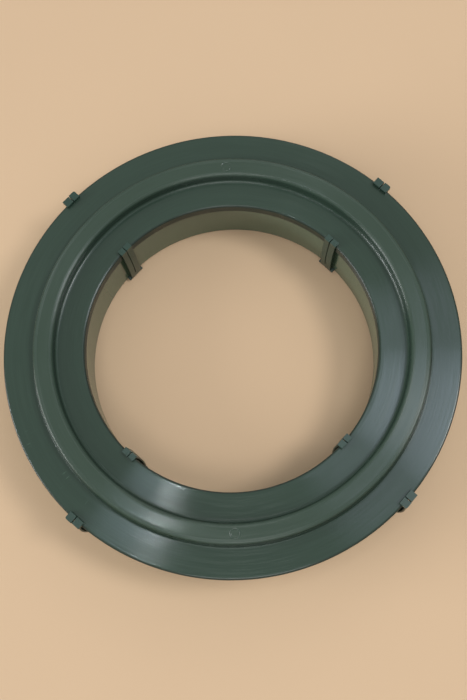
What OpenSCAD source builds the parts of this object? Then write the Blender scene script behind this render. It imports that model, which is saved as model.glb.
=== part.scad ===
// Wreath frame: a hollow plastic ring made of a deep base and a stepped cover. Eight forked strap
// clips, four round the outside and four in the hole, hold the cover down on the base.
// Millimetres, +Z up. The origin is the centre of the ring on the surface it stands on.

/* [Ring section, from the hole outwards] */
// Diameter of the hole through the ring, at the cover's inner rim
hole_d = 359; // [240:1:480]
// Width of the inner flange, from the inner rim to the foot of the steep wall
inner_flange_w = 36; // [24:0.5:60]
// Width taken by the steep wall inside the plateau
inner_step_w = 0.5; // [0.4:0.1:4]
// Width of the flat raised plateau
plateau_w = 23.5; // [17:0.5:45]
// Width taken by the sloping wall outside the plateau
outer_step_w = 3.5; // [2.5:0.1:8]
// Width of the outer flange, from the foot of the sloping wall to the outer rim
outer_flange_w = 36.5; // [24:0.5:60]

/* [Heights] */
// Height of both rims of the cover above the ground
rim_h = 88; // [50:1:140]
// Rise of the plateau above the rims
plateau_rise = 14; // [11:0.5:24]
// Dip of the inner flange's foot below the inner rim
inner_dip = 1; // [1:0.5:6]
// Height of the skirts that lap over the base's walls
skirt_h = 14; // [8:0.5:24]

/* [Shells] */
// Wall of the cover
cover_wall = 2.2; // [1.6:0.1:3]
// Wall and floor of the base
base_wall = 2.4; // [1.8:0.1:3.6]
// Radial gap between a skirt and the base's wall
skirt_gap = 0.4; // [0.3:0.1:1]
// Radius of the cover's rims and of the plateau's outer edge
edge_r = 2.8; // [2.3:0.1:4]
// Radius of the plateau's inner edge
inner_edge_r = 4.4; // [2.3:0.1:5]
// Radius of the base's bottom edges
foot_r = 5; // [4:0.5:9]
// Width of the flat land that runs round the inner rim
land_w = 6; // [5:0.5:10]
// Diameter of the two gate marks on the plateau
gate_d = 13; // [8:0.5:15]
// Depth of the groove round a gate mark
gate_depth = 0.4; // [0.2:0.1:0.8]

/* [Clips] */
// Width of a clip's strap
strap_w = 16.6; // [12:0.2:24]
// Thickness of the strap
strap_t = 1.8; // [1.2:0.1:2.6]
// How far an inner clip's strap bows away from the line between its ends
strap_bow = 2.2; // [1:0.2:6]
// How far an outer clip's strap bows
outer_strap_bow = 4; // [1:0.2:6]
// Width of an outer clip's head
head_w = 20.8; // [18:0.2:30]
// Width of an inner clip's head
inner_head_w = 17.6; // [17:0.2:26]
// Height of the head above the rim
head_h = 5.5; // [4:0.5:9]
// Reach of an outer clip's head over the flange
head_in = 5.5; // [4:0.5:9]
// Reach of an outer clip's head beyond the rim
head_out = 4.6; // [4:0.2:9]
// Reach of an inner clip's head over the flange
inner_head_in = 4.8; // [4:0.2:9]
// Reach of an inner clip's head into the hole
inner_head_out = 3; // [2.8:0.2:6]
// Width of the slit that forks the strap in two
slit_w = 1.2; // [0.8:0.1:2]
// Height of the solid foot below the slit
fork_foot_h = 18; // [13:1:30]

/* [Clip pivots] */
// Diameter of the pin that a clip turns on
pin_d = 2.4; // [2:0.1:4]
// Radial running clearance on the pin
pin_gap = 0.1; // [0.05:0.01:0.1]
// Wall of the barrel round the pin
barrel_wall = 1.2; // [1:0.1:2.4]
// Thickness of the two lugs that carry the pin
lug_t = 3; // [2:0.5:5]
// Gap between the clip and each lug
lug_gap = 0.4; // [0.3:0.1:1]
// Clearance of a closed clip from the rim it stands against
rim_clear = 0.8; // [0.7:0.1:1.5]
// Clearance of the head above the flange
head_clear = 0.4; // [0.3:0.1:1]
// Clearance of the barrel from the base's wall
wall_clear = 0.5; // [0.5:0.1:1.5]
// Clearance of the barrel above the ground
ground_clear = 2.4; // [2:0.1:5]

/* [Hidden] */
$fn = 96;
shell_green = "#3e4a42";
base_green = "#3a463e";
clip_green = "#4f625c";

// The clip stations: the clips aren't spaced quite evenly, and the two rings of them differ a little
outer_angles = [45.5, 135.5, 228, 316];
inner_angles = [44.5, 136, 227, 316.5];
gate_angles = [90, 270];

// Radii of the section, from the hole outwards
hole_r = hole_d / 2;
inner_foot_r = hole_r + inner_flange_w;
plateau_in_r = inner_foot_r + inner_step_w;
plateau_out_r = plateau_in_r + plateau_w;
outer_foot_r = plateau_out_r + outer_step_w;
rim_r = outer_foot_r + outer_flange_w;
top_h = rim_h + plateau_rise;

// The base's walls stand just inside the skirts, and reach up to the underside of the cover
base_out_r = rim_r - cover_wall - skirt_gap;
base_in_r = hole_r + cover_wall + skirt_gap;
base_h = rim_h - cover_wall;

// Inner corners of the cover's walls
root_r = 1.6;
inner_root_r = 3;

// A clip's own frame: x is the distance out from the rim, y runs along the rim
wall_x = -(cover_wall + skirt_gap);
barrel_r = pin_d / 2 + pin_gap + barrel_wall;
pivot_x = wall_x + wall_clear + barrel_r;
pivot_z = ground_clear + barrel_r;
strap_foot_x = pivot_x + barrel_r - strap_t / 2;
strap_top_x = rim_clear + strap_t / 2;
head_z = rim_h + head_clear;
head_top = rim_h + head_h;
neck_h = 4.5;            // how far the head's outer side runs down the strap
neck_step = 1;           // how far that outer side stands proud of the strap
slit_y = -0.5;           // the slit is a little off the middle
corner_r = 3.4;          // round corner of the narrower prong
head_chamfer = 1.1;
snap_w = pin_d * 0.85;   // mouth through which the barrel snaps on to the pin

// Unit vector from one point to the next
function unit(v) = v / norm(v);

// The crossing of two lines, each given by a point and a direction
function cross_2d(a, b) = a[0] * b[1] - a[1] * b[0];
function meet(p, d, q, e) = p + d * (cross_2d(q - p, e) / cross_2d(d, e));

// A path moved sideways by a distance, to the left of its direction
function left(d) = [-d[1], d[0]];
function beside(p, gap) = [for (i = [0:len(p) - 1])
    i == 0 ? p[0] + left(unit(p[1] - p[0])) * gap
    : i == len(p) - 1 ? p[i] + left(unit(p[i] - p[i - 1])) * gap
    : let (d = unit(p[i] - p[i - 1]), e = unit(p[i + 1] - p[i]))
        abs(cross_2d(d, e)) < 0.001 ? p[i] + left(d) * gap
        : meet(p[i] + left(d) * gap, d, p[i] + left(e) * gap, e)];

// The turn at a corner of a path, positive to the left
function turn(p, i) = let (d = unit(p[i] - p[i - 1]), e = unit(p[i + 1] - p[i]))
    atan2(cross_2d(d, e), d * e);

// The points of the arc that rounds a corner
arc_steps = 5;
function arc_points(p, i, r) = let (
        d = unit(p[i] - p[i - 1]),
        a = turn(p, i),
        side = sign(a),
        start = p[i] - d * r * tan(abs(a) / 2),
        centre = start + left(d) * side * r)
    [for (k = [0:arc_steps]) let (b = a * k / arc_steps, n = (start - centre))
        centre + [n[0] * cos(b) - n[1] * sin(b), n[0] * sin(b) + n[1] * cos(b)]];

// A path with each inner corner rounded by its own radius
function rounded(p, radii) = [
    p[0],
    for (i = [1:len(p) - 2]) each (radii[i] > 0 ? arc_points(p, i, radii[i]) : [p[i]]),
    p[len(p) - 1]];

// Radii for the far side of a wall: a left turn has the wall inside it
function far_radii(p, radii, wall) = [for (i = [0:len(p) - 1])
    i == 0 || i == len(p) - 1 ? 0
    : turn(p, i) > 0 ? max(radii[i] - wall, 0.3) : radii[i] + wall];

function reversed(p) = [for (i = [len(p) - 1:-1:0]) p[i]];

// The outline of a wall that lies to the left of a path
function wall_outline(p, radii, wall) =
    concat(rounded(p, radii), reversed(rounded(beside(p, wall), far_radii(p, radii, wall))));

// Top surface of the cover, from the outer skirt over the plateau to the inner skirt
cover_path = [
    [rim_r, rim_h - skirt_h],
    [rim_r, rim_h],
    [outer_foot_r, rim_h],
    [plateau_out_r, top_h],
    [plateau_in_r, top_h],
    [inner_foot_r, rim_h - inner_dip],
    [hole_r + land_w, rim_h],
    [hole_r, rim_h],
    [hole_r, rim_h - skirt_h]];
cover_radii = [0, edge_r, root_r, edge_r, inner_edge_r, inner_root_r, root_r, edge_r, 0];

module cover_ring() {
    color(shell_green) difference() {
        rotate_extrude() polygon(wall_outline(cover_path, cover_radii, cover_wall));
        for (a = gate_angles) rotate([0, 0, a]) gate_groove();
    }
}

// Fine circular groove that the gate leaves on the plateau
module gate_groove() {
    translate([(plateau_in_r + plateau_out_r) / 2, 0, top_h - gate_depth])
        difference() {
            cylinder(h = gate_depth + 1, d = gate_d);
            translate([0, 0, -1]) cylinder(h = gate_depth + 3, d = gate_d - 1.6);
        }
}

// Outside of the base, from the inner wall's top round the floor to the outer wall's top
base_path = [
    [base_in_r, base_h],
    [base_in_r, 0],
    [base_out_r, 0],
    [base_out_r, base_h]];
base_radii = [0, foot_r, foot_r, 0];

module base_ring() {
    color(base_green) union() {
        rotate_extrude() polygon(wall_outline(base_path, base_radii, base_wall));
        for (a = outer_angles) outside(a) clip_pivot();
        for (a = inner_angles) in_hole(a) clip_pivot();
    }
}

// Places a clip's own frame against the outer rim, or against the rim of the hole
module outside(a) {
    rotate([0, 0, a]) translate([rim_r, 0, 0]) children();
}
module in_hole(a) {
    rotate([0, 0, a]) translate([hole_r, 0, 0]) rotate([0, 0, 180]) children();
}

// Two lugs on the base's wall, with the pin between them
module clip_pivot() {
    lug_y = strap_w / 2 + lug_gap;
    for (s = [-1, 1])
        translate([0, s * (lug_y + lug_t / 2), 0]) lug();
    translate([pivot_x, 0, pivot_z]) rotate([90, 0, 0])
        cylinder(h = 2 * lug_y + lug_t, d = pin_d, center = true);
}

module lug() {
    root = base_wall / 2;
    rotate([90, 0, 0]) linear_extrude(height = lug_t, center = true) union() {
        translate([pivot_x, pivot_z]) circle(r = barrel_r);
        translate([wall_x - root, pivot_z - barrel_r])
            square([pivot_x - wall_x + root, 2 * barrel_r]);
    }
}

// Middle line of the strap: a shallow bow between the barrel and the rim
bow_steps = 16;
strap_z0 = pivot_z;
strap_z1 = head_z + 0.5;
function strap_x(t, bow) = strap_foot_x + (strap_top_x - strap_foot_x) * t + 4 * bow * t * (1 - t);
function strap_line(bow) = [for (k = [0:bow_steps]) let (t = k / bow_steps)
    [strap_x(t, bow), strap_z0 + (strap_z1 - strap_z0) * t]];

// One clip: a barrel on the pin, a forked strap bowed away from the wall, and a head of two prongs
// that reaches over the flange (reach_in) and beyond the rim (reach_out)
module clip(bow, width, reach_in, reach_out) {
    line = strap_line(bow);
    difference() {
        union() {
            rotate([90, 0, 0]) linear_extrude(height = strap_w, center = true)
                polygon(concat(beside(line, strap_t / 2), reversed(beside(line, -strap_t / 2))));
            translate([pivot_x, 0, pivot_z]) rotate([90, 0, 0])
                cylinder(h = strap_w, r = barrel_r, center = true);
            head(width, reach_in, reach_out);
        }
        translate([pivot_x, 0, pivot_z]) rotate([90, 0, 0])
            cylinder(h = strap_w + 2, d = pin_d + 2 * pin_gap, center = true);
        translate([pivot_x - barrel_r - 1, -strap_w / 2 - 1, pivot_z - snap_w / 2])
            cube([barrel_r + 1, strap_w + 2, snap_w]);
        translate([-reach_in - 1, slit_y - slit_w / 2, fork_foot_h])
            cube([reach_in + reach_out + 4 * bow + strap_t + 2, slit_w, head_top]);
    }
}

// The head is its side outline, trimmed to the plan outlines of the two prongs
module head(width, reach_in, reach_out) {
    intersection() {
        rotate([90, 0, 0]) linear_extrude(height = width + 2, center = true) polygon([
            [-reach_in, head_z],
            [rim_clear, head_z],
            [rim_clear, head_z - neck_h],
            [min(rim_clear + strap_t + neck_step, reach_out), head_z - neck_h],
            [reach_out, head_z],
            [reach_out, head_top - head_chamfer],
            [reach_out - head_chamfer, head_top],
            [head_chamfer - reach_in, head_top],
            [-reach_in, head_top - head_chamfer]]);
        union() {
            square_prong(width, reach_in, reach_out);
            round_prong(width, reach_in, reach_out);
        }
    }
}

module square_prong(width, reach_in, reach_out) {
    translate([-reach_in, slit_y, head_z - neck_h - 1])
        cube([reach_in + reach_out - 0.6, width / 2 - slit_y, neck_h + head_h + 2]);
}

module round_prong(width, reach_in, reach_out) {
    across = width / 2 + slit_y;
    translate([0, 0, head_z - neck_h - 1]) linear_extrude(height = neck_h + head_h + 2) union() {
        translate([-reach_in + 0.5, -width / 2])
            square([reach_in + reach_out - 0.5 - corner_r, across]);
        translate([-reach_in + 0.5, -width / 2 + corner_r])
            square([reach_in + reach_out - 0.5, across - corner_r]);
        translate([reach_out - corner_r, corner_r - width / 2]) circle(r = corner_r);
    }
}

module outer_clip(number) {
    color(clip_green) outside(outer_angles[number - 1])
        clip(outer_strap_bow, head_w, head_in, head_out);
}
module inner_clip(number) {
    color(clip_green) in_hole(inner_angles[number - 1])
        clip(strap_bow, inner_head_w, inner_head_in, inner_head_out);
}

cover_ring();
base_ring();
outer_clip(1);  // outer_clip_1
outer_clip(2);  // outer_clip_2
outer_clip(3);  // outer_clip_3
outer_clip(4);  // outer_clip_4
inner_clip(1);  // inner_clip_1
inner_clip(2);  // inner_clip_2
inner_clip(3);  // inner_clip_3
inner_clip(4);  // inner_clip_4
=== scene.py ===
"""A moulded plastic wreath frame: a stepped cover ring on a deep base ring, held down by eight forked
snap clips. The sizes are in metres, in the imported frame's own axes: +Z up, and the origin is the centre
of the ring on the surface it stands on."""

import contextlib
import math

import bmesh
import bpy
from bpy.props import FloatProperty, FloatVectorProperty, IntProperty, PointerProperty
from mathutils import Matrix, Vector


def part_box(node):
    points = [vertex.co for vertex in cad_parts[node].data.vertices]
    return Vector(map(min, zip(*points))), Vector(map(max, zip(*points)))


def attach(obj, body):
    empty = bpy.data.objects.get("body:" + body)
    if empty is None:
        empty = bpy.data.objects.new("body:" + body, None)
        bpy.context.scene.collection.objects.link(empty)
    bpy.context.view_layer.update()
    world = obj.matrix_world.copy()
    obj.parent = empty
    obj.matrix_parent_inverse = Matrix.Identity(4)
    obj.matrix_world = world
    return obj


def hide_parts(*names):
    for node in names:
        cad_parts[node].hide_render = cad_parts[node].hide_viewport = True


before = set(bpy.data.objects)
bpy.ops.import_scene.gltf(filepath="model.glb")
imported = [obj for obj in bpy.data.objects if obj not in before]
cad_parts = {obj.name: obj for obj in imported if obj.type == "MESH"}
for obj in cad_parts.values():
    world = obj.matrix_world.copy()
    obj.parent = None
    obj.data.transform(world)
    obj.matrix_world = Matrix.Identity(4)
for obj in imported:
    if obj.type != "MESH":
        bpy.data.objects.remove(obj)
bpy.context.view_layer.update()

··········

= WORK TO BE COMPLETED =
Write out again only the lines from the line containing "cover_ring();" through the line containing "import math", both included, exactly as they are.

= FULL SOLUTION =
cover_ring();
base_ring();
outer_clip(1);  // outer_clip_1
outer_clip(2);  // outer_clip_2
outer_clip(3);  // outer_clip_3
outer_clip(4);  // outer_clip_4
inner_clip(1);  // inner_clip_1
inner_clip(2);  // inner_clip_2
inner_clip(3);  // inner_clip_3
inner_clip(4);  // inner_clip_4
=== scene.py ===
"""A moulded plastic wreath frame: a stepped cover ring on a deep base ring, held down by eight forked
snap clips. The sizes are in metres, in the imported frame's own axes: +Z up, and the origin is the centre
of the ring on the surface it stands on."""

import contextlib
import math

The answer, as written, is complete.